アウトドア講座:キャンプで食事をつくる
「自然体験をするためのキャンプ場のゴミ処理は、自然環境を守るのにふさわしいものになっていない!」
民間のキャンプ場は、ゴミ処理は経営側の責任とされるため、お金のかかる処理業者に頼んで、それぞれのゴミにふさわしい処理をすることなど、とうてい望めません。キャンプ場の裏に大きな穴を掘ってゴミをどんどん投げ込み、油を撒いて燃やし、埋めてしまいます。
少々の量ならば、焼却炉で有害なものとそうでないものを分別して、ていねいに処理することができますが、シーズンにドッっと来るキャンパーが出すゴミの処理は、そんなものでは間に合いません。
キャンパーたちも「旅の恥はなんとやら」で、生ゴミだろうが、ビニールだろうが、なかにはキャンピングガスの使い残し、虫除けスプレーの缶まで、いっしょくたにして捨てていくものだから、焼却中に爆発を起こすこともしょちゅうだそうです。
公設のところでも、人口の少ない小さな村では、自治体のゴミ処理システムそのものに限界があって、結局はゴミ穴方式に頼っているのが実情です。
土のなかに埋めて自然にかえすといっても、土壌の分解能力、浄化能力には限界があります。ビンや缶、炭化したものはもちろんのこと、生ゴミですら、人間が狭い地域で大量にだすスピードにはとてもかないません。
キャンプ場のゴミ問題をきちんととらえて考えることは、教育的な意味をもったキャンプには特にたいせつなことなのです。
まず、基本的には、ゴミそのものをできるだけ出さないようにすることです。
最近、公園やハイキングコースにゴミ箱を置かずに「持ち帰り運動」を展開している地域がよくありますが、宿泊をともなうキャンプでゴミを持ち帰るのは現実的ではありません。だとすれば、キャンプ場のある地域のゴミ処理システムにそったていねいな分別と少量化につとめるのが、「キャンプ場利用者の義務」といっても過言ではありません。
余分なゴミを出さないためには、食料の調達の段階から計画的に考えることが必要です。
肉などは、スーパーに行くと、切り身になってスチロール皿に入れられ、ラップをかぶせて販売されています。
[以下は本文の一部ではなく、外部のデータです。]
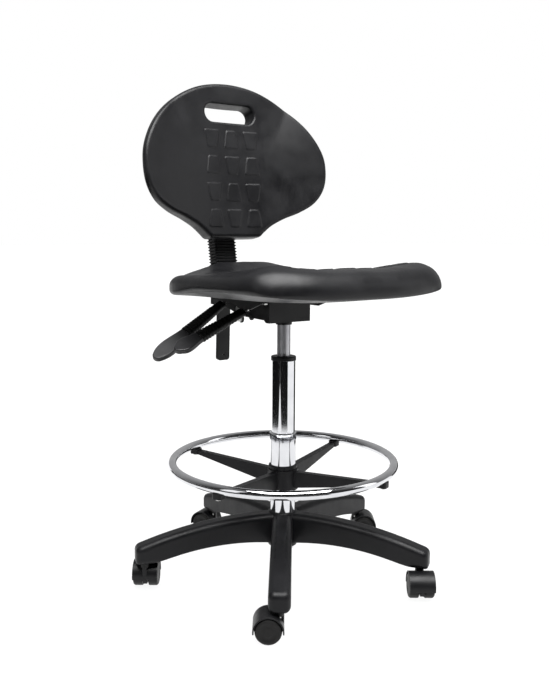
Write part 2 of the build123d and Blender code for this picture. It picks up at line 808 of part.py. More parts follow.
def back_mount_plate():
    """The plate welded to the front of the bar's top."""
    near = bar_thickness / 2
    plate = block(
        (-mount_plate_width / 2, -near - mount_plate_thickness, mount_plate_up - mount_plate_height / 2),
        (mount_plate_width / 2, -near, mount_plate_up + mount_plate_height / 2),
    )
    plate = fillet(plate.edges().filter_by(Axis.Y), 8)
    for x, up in back_bolt_places():
        plate -= forward_disc(4 + slide_gap, near - 1, near + mount_plate_thickness + 1, x, up)
    return bar_frame * plate


def back_bolts():
    """Four bolts from the mount plate into the backrest's insert."""
    near = bar_thickness / 2
    bolts = []
    for x, up in back_bolt_places():
        head = forward_disc(6.5, near - 5, near, x, up)
        bolts.append(head + forward_disc(4, near - 1, back_insert_near(), x, up))
    return bar_frame * Compound(bolts)


def back_insert_near():
    """How far forward of the bar the backrest's steel insert lies."""
    return back_face - back_middle_thickness + 16


def back_insert():
    """The steel plate moulded into the backrest."""
    near = back_insert_near()
    insert = block((-60, -near - 4, mount_plate_up - 75), (60, -near, mount_plate_up + 65))
    return bar_frame * fillet(insert.edges().filter_by(Axis.Y), 12)


def back_outline():
    """The backrest's outline: a wide oval with shoulders that draw in to a narrow foot."""
    wide = back_half_width
    height = back_top - back_bottom
    right = [
        (0, back_top),
        (wide * 0.43, back_bottom + height * 0.935),
        (wide * 0.78, back_bottom + height * 0.765),
        (wide * 0.985, back_bottom + height * 0.52),
        (wide * 0.955, back_bottom + height * 0.29),
        (wide * 0.72, back_bottom + height * 0.175),
        (wide * 0.44, back_bottom + height * 0.09),
        (wide * 0.32, back_bottom + height * 0.005),
    ]
    right_curve = Spline(*right, tangents=[(1, 0), (-0.7, -0.72)])
    left_curve = mirror(right_curve, Plane.YZ)
    foot = Line(right[-1], (-right[-1][0], right[-1][1]))
    return make_face(Curve() + [right_curve, foot, left_curve])


def backrest_pad():
    """The moulded backrest: the outline given a curved thickness, a handle slot and a back boss."""
    blank = extrude(Plane.XZ * back_outline(), 200, both=True)
    edge = back_half_width + 10
    growth = (edge / back_half_width) ** 2
    front_edge = -back_face - back_wing * growth
    back_middle = back_middle_thickness - back_face
    back_edge = front_edge + back_edge_thickness
    front_curve = ThreePointArc((-edge, front_edge), (0, -back_face), (edge, front_edge))
    back_curve = ThreePointArc((edge, back_edge), (0, back_middle), (-edge, back_edge))
    band = [
        front_curve,
        Line((edge, front_edge), (edge, back_edge)),
        back_curve,
        Line((-edge, back_edge), (-edge, front_edge)),
    ]
    band = extrude(make_face(Curve() + band), back_top + 10)
    pad = blank & band
    slot = Plane.XZ * Pos(0, slot_height_up, 0) * SlotOverall(slot_width, slot_height)
    pad -= extrude(slot, 200, both=True)
    near = bar_thickness / 2 + mount_plate_thickness
    boss = block((-52, back_middle - 6, mount_plate_up - 62), (52, -near, mount_plate_up + 62))
    pad += fillet(boss.edges().filter_by(Axis.Y), 12)
    insert_room = block(
        (-60 - press_gap, -back_insert_near() - 4 - press_gap, mount_plate_up - 75 - press_gap),
        (60 + press_gap, -back_insert_near(), mount_plate_up + 65 + press_gap),
    )
    pad -= insert_room
    for x, up in back_bolt_places():
        pad -= forward_disc(4 + slide_gap, near - 1, back_insert_near() + 1, x, up)
    return bar_frame * pad


def bellows_cover():
    """The pleated cover round the bar, between its socket and the backrest's boss."""
    bottom = -4
    top = mount_plate_up - 62 - soft_gap
    tube = extrude(Pos(0, 0, bottom) * RectangleRounded(bellows_width, bellows_depth, 5), top - bottom)
    tube -= extrude(
        Pos(0, 0, bottom - 1)
        * Rectangle(bellows_width - 2 * bellows_wall, bellows_depth - 2 * bellows_wall),
        top - bottom + 2,
    )
    return bar_frame * tube


# ---- Seat ---------------------------------------------------------------

def seat_plan(shrink):
    """The seat's plan: a rounded square, wider in front."""
    half = seat_width / 2 - shrink
    front = seat_middle_y - seat_depth / 2 + shrink
    back = seat_middle_y + seat_depth / 2 - shrink
    right = [
        (0, back),
        (half * 0.62, back - 7),
        (half * 0.92, back - 64),
        (half * 0.985, seat_middle_y + 20),
        (half * 0.975, front + 110),
        (half * 0.84, front + 30),
        (half * 0.5, front + 4),
        (0, front),
    ]
    left = [(-x, y) for x, y in reversed(right[1:-1])]
    return make_face(Spline(*(right + left), periodic=True))


def seat_pad():
    """The moulded seat: dished across its middle, falling away at its front."""
    front = seat_middle_y - seat_depth / 2 - 5
    back = seat_middle_y + seat_depth / 2 + 5
    crest = seat_front_z + 2
    side = [
        Line((back, seat_rim_bottom_z + 6), (back, seat_back_z - 12)),
        Spline(
            (back, seat_back_z - 12),
            (back - 30, seat_back_z),
            (seat_middle_y + 100, seat_dish_z),
            (seat_middle_y - 60, seat_dish_z + 6),
            (front + 90, crest),
            (front + 30, seat_front_z - 8),
            (front, seat_front_z - 36),
        ),
        Line((front, seat_front_z - 36), (front + 12, seat_rim_bottom_z + 4)),
        Line((front + 12, seat_rim_bottom_z + 4), (back - 10, seat_rim_bottom_z - 4)),
        Line((back - 10, seat_rim_bottom_z - 4), (back, seat_rim_bottom_z + 6)),
    ]
    body = extrude(Plane.YZ * make_face(Curve() + side), seat_width, both=True)
    body = body & extrude(Pos(0, 0, seat_rim_bottom_z - 10) * seat_plan(0), 100)
    belly = block(
        (-belly_width / 2, seat_middle_y - belly_depth / 2 + 50, plate_top_z),
        (belly_width / 2, seat_middle_y + belly_depth / 2 + 50, seat_rim_bottom_z + 12),
    )
    pad = body + fillet(belly.edges().filter_by(Axis.Z), 60)
    board_z = seat_rim_bottom_z + 14
    pad -= seat_board_shape(press_gap)
    for x, y in bolt_places():
        pad -= disc(4 + slide_gap, plate_top_z - 1, board_z, x, y)
    return pad


def seat_board_shape(room):
    """The board's block, enlarged by a little room all round."""
    middle_y = (plate_front_y + plate_back_y) / 2 - 15
    half_x = board_width / 2 + room
    half_y = board_depth / 2 + room
    low_z = seat_rim_bottom_z + 14
    low = (-half_x, middle_y - half_y, low_z - room)
    shape = block(low, (half_x, middle_y + half_y, low_z + board_thickness))
    return fillet(shape.edges().filter_by(Axis.Z), 30)


def seat_board():
    """The board moulded into the seat, which the bolts hold."""
    board = seat_board_shape(0)
    for x, y in bolt_places():
        board -= disc(4 + press_gap, seat_rim_bottom_z, seat_rim_bottom_z + 17, x, y)
    return board


# ---- Assembly -----------------------------------------------------------

def build():
    """Every piece of the chair, by name."""
    pieces = {
        "star_base": star_base(),
        "column_sleeve": column_sleeve(),
        "sleeve_collar": sleeve_collar(),
        "lift_outer_tube": lift_outer_tube(),
        "lift_top_cap": lift_top_cap(),
        "guide_bushing": guide_bushing(),
        "retaining_clip": retaining_clip(),
        "thrust_bearing": thrust_bearing(),
        "bump_stop": bump_stop(),
        "piston_rod": piston_rod(),
        "piston_head": piston_head(),
        "gas_cylinder": gas_cylinder(),
        "release_button": release_button(),
        "foot_ring": foot_ring(),
        "ring_hub": ring_hub(),
        "ring_screws": ring_screws(),
        "ring_lock_collar": ring_lock_collar(),
        "mechanism_housing": mechanism_housing(),
        "seat_plate": seat_plate(),
        "seat_bolts": seat_bolts(),
        "tilt_axle": tilt_axle(),
        "stop_bolt": stop_bolt(),
        "lever_pins": lever_pins(),
        "height_lever_rod": height_lever_rod(),
        "height_lever_grip": lever_grip(height_lever),
        "height_lever_paddle": lever_paddle(height_lever),
        "tilt_lever_rod": tilt_lever_rod(),
        "tilt_lever_grip": lever_grip(tilt_lever),
        "tilt_lever_paddle": lever_paddle(tilt_lever),
        "back_carrier": back_carrier(),
        "back_knob": back_knob(),
        "back_bar": back_bar(),
        "back_mount_plate": back_mount_plate(),
        "back_bolts": back_bolts(),
        "back_insert": back_insert(),
        "backrest_pad": backrest_pad(),
        "bellows_cover": bellows_cover(),
        "seat_pad": seat_pad(),
        "seat_board": seat_board(),
    }
    for k in range(arm_count):
        number = k + 1
        pieces[f"caster_hood_{number}"] = place_caster(caster_hood(), k)
        pieces[f"caster_pins_{number}"] = place_caster(caster_pins(), k)
        pieces[f"caster_wheel_{number}a"] = place_caster(caster_wheel(1), k)
        pieces[f"caster_wheel_{number}b"] = place_caster(caster_wheel(-1), k)
    return pieces


os.makedirs("parts", exist_ok=True)
for name, shape in build().items():
    export_step(shape, f"parts/{name}.step")
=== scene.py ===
import json
import math

import bpy
import numpy as np
from mathutils import Matrix, Vector


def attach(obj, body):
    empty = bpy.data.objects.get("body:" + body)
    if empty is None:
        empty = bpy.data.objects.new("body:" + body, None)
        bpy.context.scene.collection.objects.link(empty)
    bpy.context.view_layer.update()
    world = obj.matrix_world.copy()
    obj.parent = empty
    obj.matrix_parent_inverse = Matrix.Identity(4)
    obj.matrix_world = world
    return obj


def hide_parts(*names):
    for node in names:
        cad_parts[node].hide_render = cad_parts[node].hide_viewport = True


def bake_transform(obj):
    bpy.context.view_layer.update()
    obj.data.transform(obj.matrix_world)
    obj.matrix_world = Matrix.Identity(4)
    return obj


# Drafting chair: moulded foam seat and backrest, pleated bar cover, materials, light and camera.
# Metres, in the row frame: +Z up, the sitter faces -Y and +X is the sitter's left.

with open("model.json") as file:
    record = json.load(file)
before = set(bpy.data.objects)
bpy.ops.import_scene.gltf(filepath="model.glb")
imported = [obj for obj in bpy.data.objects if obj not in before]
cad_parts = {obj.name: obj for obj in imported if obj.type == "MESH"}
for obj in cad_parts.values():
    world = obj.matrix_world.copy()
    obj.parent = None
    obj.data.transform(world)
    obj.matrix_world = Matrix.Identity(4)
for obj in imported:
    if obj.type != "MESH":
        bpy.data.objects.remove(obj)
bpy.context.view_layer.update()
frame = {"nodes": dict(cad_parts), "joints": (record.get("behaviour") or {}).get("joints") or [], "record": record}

# ---- Sizes --------------------------------------------------------------

# The back's bar: its bend stands behind the tilt axis, and above it the bar leans back.
TILT_AXIS = next(Vector(joint["pos_m"]) for joint in frame["joints"] if joint["name"] == "back_angle")
UPRIGHT_LEAN = math.radians(2.5)
BAR_BEND = Vector((0, 0.152, 0.069))
BAR_LEAN = math.radians(-12.5)

BACK_HALF_WIDTH = 0.234
BACK_SET_FROM = 0.200
BACK_SET_SLOPE = 0.08
SLOT_UP = 0.339
SLOT_HALF_LENGTH = 0.063
SLOT_HALF_HEIGHT = 0.020

BELLOWS_HALF_WIDTH = 0.0298
BELLOWS_HALF_DEPTH = 0.0188
BELLOWS_BOTTOM = -0.004
BELLOWS_TOP = 0.1625
PLEAT_PITCH = 0.0069
PLEAT_DEPTH = 0.0034

SEAT_CENTRE = np.array((0.0, -0.057))
SEAT_PLATE_TOP = 0.6005

# A raised pad is a trapezoid: these are its half height and its ends' half widths.
PAD_HALF_HEIGHT = 0.019
PAD_WIDE = 0.019
PAD_NARROW = 0.012

# From the chair towards the camera, and to the camera's right.
HEADING = math.radians(34.5)
TO_CAMERA = Vector((-math.sin(HEADING), -math.cos(HEADING), 0))
TO_RIGHT = Vector((math.cos(HEADING), -math.sin(HEADING), 0))


# ---- Mesh helpers -------------------------------------------------------

def bar_matrix():
    """From the bar's own axes (across, back, up from its bend) to the row frame."""
    upright = Matrix.Translation(TILT_AXIS) @ Matrix.Rotation(UPRIGHT_LEAN, 4, "X")
    return upright @ Matrix.Translation(BAR_BEND) @ Matrix.Rotation(BAR_LEAN, 4, "X")


def smoothstep(value, low, high):
    """0 below low, 1 above high, and a smooth ramp between."""
    t = np.clip((value - low) / (high - low), 0, 1)
    return t * t * (3 - 2 * t)


def closed_curve(points, count):
    """A smooth closed curve through a few points, as evenly spaced samples."""
    fine = 40
    p = np.array(points, float)
    before, after, later = np.roll(p, 1, 0), np.roll(p, -1, 0), np.roll(p, -2, 0)
    t = np.linspace(0, 1, fine, endpoint=False)[:, None, None]
    run = 0.5 * (
        2 * p
        + (after - before) * t
        + (2 * before - 5 * p + 4 * after - later) * t ** 2
        + (3 * p - before - 3 * after + later) * t ** 3
    )
    return evenly(run.transpose(1, 0, 2).reshape(-1, 2), count)


def evenly(loop, count):
    """The same closed loop with evenly spaced points."""
    closed = np.vstack([loop, loop[:1]])
    steps = np.linalg.norm(np.diff(closed, axis=0), axis=1)
    along = np.concatenate([[0], np.cumsum(steps)])
    places = np.linspace(0, along[-1], count, endpoint=False)
    return np.stack([np.interp(places, along, closed[:, k]) for k in range(2)], 1)


def by_angle(loop, centre, angles):
    """Where rays from a centre at these angles cross a closed loop around it."""
    away = loop - centre
    turn = np.unwrap(np.arctan2(away[:, 1], away[:, 0]))
    order = np.argsort(turn)
    turn, radius = turn[order], np.linalg.norm(away, axis=1)[order]
    reach = np.interp(angles, turn, radius, period=2 * math.pi)
    return centre + reach[:, None] * np.stack([np.cos(angles), np.sin(angles)], 1)


def outward(loop):
    """The outward unit normals of a loop that runs anticlockwise."""
    run = np.roll(loop, -2, 0) - np.roll(loop, 2, 0)
    normal = np.stack([run[:, 1], -run[:, 0]], 1)
    return normal / np.linalg.norm(normal, axis=1)[:, None]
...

こうして売られている肉は、調理するのには便利かもしれませんが、いたみが早いし、自然では分解できないゴミも多く出るので、キャンプにはとくにおすすめできません。
肉屋さんに行って、キャンプ中に必要な量を固まりで購入すれば、ゴミもほとんど出ず、固まりのまま冷凍してはこんだり、ミソ漬けにしたりして持っていけば、格段に保存性が高まります。調理するときは、必要な分だけ、必要な厚さ大きさに切って使えばいいのです。そのためにも、さきほど述べた「よく切れる包丁」は欠かせないものなのです。
野菜も、スーパーなどでラッピングされているものは、植物としての呼吸を止められ「死んだ野菜」になっており、保存のうえからも、ゴミの面からも好ましくありません。やはり、八百屋さんで、生きのいいところを選んで買ってくることが必要です。
キャベツなどの葉もの野菜の一番外側をゴミとして捨ててしまう人が多くいますが、畑から収穫される段階で、既に一番外側の葉ははずされているわけですから、捨てずに、かたければミソ汁やスープの実にするなどしてきちんと利用します。
ジャガイモやニンジンの皮も包丁でむくとゴミになってしまいますが、タワシなどでちょっと強くこするくらいで、調理にはなんの不都合もありません。
缶詰類はできるだけ少なめにして、材料の味付けなどに使っているタレやスープも捨てずに料理に利用し、中はティシュなどでぬぐって小さくつぶし、家に持ち帰って、都会の分別収集に回したほうが望ましい処理に結びつきます。
めんどくさいようですが、キャンプは、出発するまえの計画づくりの段階から、自然とどう関わるのかしっかり考えて準備をすることで、子どもたちやかかわる大人たちのなかに、自然によりそう目や姿勢がつくられていくのです。